Lido sem medo e sem travas, Catatau hoje se mostra um delírio antecipatório. O próprio autor, debochado, já aconselhava na página de rosto: “Me nego a ministrar clareiras para a inteligência deste catatau que, por oito anos, agora, passou muito bem sem mapas. Virem-se”. Com o “agora” da frase, Leminski queria dizer que a ideia original do livro, um entrecho e algumas amostras de sua obra já tinham sido mostradas em novembro de 1969 no Jornal do Escritor, do Rio de Janeiro.

Catatau injetou na literatura brasileira um germe de experimentação que nunca mais foi igualado. “Para ser mensageiro, seja mensagem primeiro”. O livro foi diversas vezes comparado a um livro-chave (e notoriamente inacessível) da obra do irlandês James Joyce. “O livro é uma espécie de Finnegans Wake brasileiro, uma investigação de linguagem profunda. Há provérbios populares, neologismos, línguas latinas como o hebraico e o latim”, declarou o cineasta e artista mineiro Cao Guimarães quando lançou uma versão audiovisual do romance, intitulada Ex Isto.

Como todo romance, há uma história subjacente ao lençol de linguagem do Catatau. Leminski imaginou o filósofo, físico e matemático francês René Descartes (que chama de Renatus Cartesius no livro) numa viagem insólita pelo Brasil como integrante da expedição do holandês Maurício de Nassau (que desembarcou no Brasil no século 17). Descartes anda pelo País enxergando tudo através de uma luneta. “O Catatau é um romance sofisticadíssimo, um romance filosófico na mesma tradição de Rabelais, Swift, Defoe. O Catatau também é um livro delirantemente alegre, tropicalista, e que agradará o leitor que se dispuser a lê- -lo aos poucos, pois como todo livro experimental, impõe uma leitura diferenciada”, disse também certa vez o tradutor, escritor e dramaturgo Maurício Arruda Mendonça, que defendeu uma dissertação de mestrado sobre a obra.

Qual é a grande malandragem de Leminski com a história? O pensamento de René Descartes (1596-1650) é a base do cartesianismo, movimento intelectual que dominou os séculos 17 e 18, e que se caracterizava pelo racionalismo, pelo primado da razão, pela dedução rígida e a construção de uma noção de verdade a partir de axiomas simples, sempre em oposição ao tradicionalismo. É o autor da famosa frase “Penso, logo existo”. O que um cidadão com essa disposição de organização racional enfrentaria ao encontrar a cosmogonia tupinambá (“toupinambaoults”), as estratégias de sobrevivência tropicais e tropicalistas, a deglutição antropofágica, o milagre brasileiro?
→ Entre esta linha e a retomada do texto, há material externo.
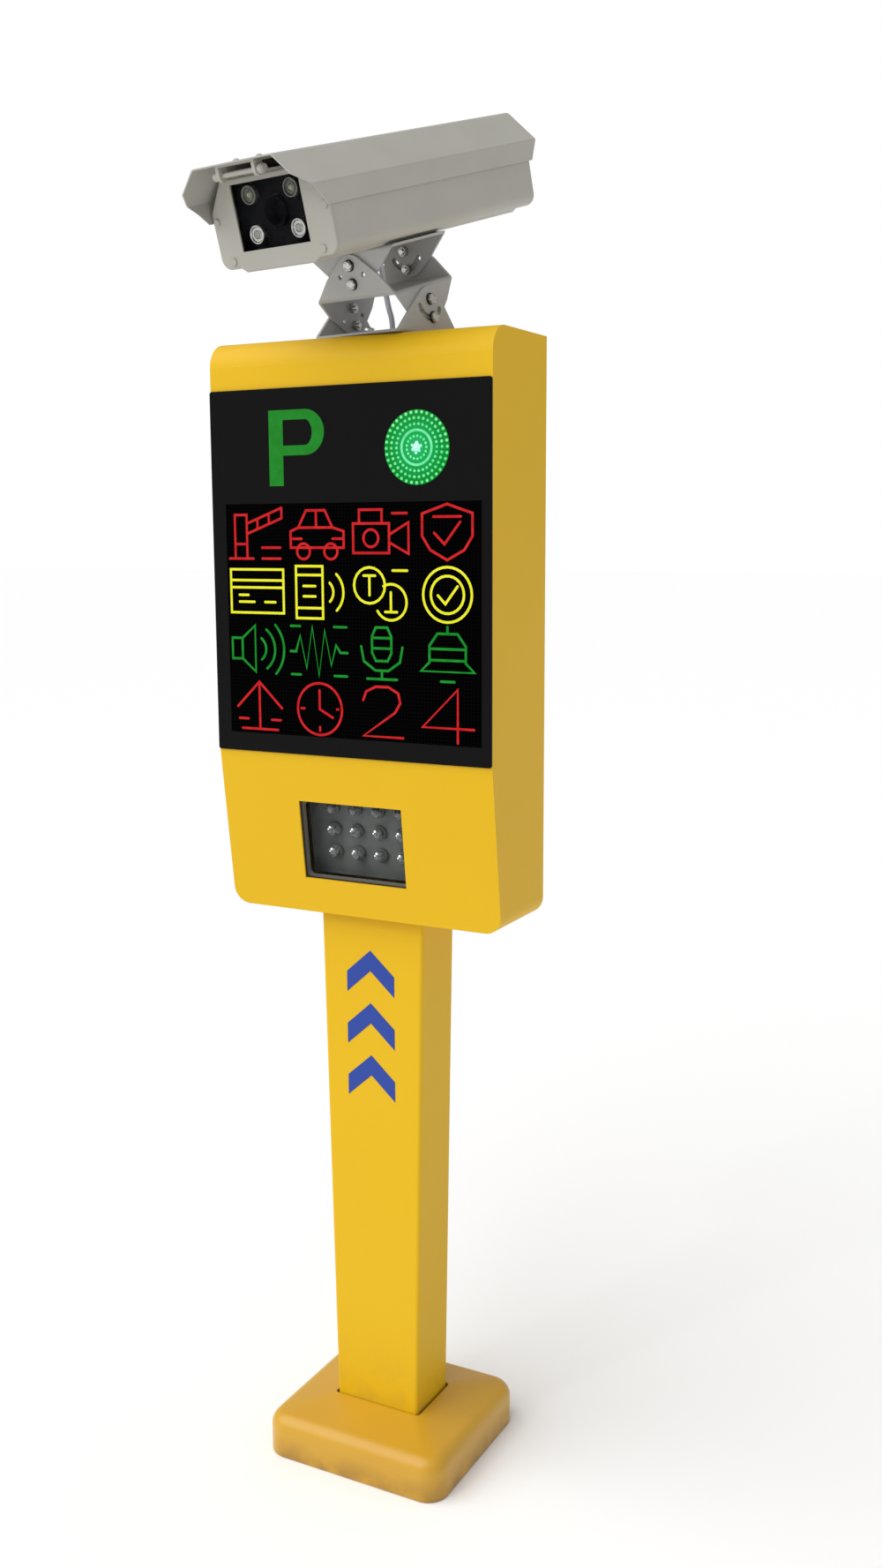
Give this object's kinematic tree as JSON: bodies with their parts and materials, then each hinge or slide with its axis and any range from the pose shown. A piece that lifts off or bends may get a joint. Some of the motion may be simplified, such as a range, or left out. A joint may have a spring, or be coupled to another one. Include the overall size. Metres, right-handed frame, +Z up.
{
  "type": "parking lane terminal",
  "caption": "Floor-standing parking lane terminal: tapered post, display cabinet with signal lamp and fill light, and a plate-reading camera on a pan, pitch and roll bracket.",
  "frame": {"origin": "centre of the floor plate's underside, on the post's axis", "axes": "+Z up, the display faces -Y, +X to the right of someone facing the display"},
  "size_m": [0.35, 0.4261, 1.5695],
  "materials": {
    "painted_yellow": "satin powder coat",
    "cover_yellow": "gloss moulded",
    "black_acrylic": "gloss",
    "black_plastic": "satin",
    "clear_glass": "polished",
    "clear_lens": "polished",
    "housing_grey": "fine powder coat",
    "bracket_grey": "powder coat",
    "zinc_steel": "zinc plated",
    "bolt_steel": "bright",
    "lock_chrome": "polished",
    "supply_case": "perforated sheet",
    "circuit_green": "solder mask",
    "terminal_grey": "moulded",
    "lever_black": "moulded",
    "gasket_rubber": "matt",
    "cable_sheath": "satin",
    "camera_black": "satin",
    "reflector_chrome": "polished",
    "gland_black": "moulded"
  },
  "bodies": {
    "station": {"base_plate": "painted_yellow", "post": "painted_yellow", "post_head_plate": "painted_yellow", "cabinet_bolts": "bolt_steel", "cabinet_shell": "painted_yellow", "display_panel": "black_acrylic", "led_module_lower": "black_plastic", "led_module_upper": "black_plastic", "display_frame": "zinc_steel", "parking_sign_board": "black_plastic", "signal_lamp": "black_plastic", "fill_window_frame": "black_plastic", "fill_window_glass": "clear_glass", "fill_lamp_bracket": "zinc_steel", "equipment_plate": "zinc_steel", "power_supply": "supply_case", "controller_board": "circuit_green", "din_rail": "zinc_steel", "terminal_block": "terminal_grey", "breaker_body": "terminal_grey", "speaker": "black_plastic", "door_hinge_fixed_leaves": "zinc_steel", "door_hinge_pins": "bolt_steel", "pan_bush": "bolt_steel", "pan_bolts": "bolt_steel"},
    "base_cover": {"base_cover": "cover_yellow"},
    "fill_lamp": {"fill_lamp_tray": "zinc_steel", "fill_lamp_board": "black_plastic", "fill_lamp_lenses": "clear_lens"},
    "breaker_lever": {"breaker_lever": "lever_black"},
    "rear_door": {"rear_door": "painted_yellow", "door_gasket": "gasket_rubber", "door_hinge_leaves": "zinc_steel", "lock_housing": "lock_chrome", "lock_nut": "lock_chrome"},
    "lock": {"lock_plug": "lock_chrome", "lock_cam": "lock_chrome"},
    "pan_bracket": {"base_channel": "bracket_grey", "lower_cable": "cable_sheath"},
    "cross_bracket": {"cross_bracket": "bracket_grey", "pitch_bolts": "bolt_steel", "roll_bolts": "bolt_steel", "upper_cable": "cable_sheath"},
    "camera_housing": {"top_channel": "bracket_grey", "housing_body": "housing_grey", "housing_rail": "housing_grey", "front_plate": "housing_grey", "front_plate_screws": "bolt_steel", "front_glass": "clear_glass", "lamp_board": "camera_black", "lamp_reflectors": "reflector_chrome", "camera_module": "camera_black", "lens_barrel": "camera_black", "rear_plate": "housing_grey", "rear_glands": "gland_black", "hinge_yoke": "housing_grey", "hinge_rod": "bolt_steel"},
    "focus_ring": {"focus_ring": "camera_black"},
    "sunshield": {"sunshield": "housing_grey", "sunshield_hinge_frame": "housing_grey"}
  },
  "joints": [
    {"name": "cover_lift", "type": "slide", "parent": "station", "child": "base_cover", "axis": [0, 0, 1], "range_m": [0, 0.08]},
    {"name": "fill_lamp_tilt", "type": "hinge", "parent": "station", "child": "fill_lamp", "pos_m": [-0.0065, -0.01859, 0.76296], "axis": [1, 0, 0], "range_deg": [-12, 12]},
    {"name": "breaker_switch", "type": "hinge", "parent": "station", "child": "breaker_lever", "pos_m": [0.092, 0.0255, 0.934], "axis": [1, 0, 0], "range_deg": [0, 50]},
    {"name": "door_hinge", "type": "hinge", "parent": "station", "child": "rear_door", "pos_m": [-0.168, 0.0565, 0.99025], "axis": [0, 0, 1], "range_deg": [0, 110]},
    {"name": "lock_turn", "type": "hinge", "parent": "rear_door", "child": "lock", "pos_m": [0.136, 0.0555, 0.99025], "axis": [0, 1, 0], "range_deg": [0, 90]},
    {"name": "pan", "type": "hinge", "parent": "station", "child": "pan_bracket", "pos_m": [0.0102, -0.0045, 1.311], "axis": [0, 0, 1], "range_deg": [-20.6, 39.4]},
    {"name": "pitch", "type": "hinge", "parent": "pan_bracket", "child": "cross_bracket", "pos_m": [0.0102, -0.0045, 1.3492], "axis": [0.9866, -0.1633, 0], "range_deg": [-46.5, 13.5], "deforming": ["lower_cable"]},
    {"name": "roll", "type": "hinge", "parent": "cross_bracket", "child": "camera_housing", "pos_m": [0.00795, -0.01809, 1.3957], "axis": [0.1566, 0.9459, 0.284], "range_deg": [-30, 30], "deforming": ["upper_cable"]},
    {"name": "focus_turn", "type": "hinge", "parent": "camera_housing", "child": "focus_ring", "pos_m": [-0.01243, -0.1412, 1.42966], "axis": [0.1566, 0.9459, 0.284], "range_deg": [-45, 45]},
    {"name": "sunshield_hinge", "type": "hinge", "parent": "camera_housing", "child": "sunshield", "pos_m": [-0.02652, -0.22633, 1.44634], "axis": [0.9866, -0.1633, 0], "range_deg": [0, 75]}
  ]
}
Nesse sentido, é um romance filosófico, que justapõe o pensamento dito “civilizado” ao caos da vida sem regras e que abraça o mistério. “Morte vinda, um texto me garante a eternidade, a árvore me cresce o nome na casca”, reflete Cartesius. “Lá em cima, filhos, ficaremos em sangue ou em estrelas? Ou passarei como passa bicho para dentro de outro bicho, inscrito num organismo e um seguinte esperando a vez, círculos concêntricos num ciclo sem fim, o bicho A contendo o bicho b (cada bicho resulta da passagem de bichos infinitos por um apetite estrategicamente instalado), um parafuso arquimédico?”.

Leminski sempre soube do tamanho de sua façanha literária, embora seu eco estivesse muito longe de se ouvir naqueles anos 1970. Contam que ele andava por Curitiba para cima e para baixo com os originais do livro que produzia para mostrar aos amigos e interlocutores que encontrava. “Na prática cotidiana, no comércio clandestino das ruas, nascem as palavras, os latidos da raça humana, logo repetidas como se fossem a boa nova de si mesmas”, escreveu, no Catatau.

À estupefação de Renatus Cartesius em seu reconhecimento da existência de um lugar que desafiava seu regramento (“Claro que já não creio no que penso, o olho que emite uma lágrima faz seu ninho no tornozelo dos crocodilos beira Nilo. Duvido se existo, quem sou eu se este tamanduá existe?”) se sucede uma transmutação da consciência do mundo (“Sinto em mim as forças e formas deste mundo, crescem-me hastes sobre os olhos, o pelo se multiplica, garras ganham a ponta dos dedos, dentes enchem-me a boca, tenho assomos de fera, renato rui. Se papai me visse agora, se mamãe olhar para cá”).  

Em Catatau, Paulo Leminski mergulhou com astúcia, poesia e inteligência na elucidação da identidade nacional, usando para isso um hospedeiro europeu circunstancial e involuntário. “Que espécie de lugar é este que nos pergunta onde estamos? Ainda se arroga? Colabore se quer ir longe. Ganhar terreno é pão meu de todo dia cada, resistir, desdobrar-me em evidências, caso não extraia por bem confissão que satisfaça a sede de vingança da opinião pública!”. E, de quebra, o poeta ainda foi premonitório.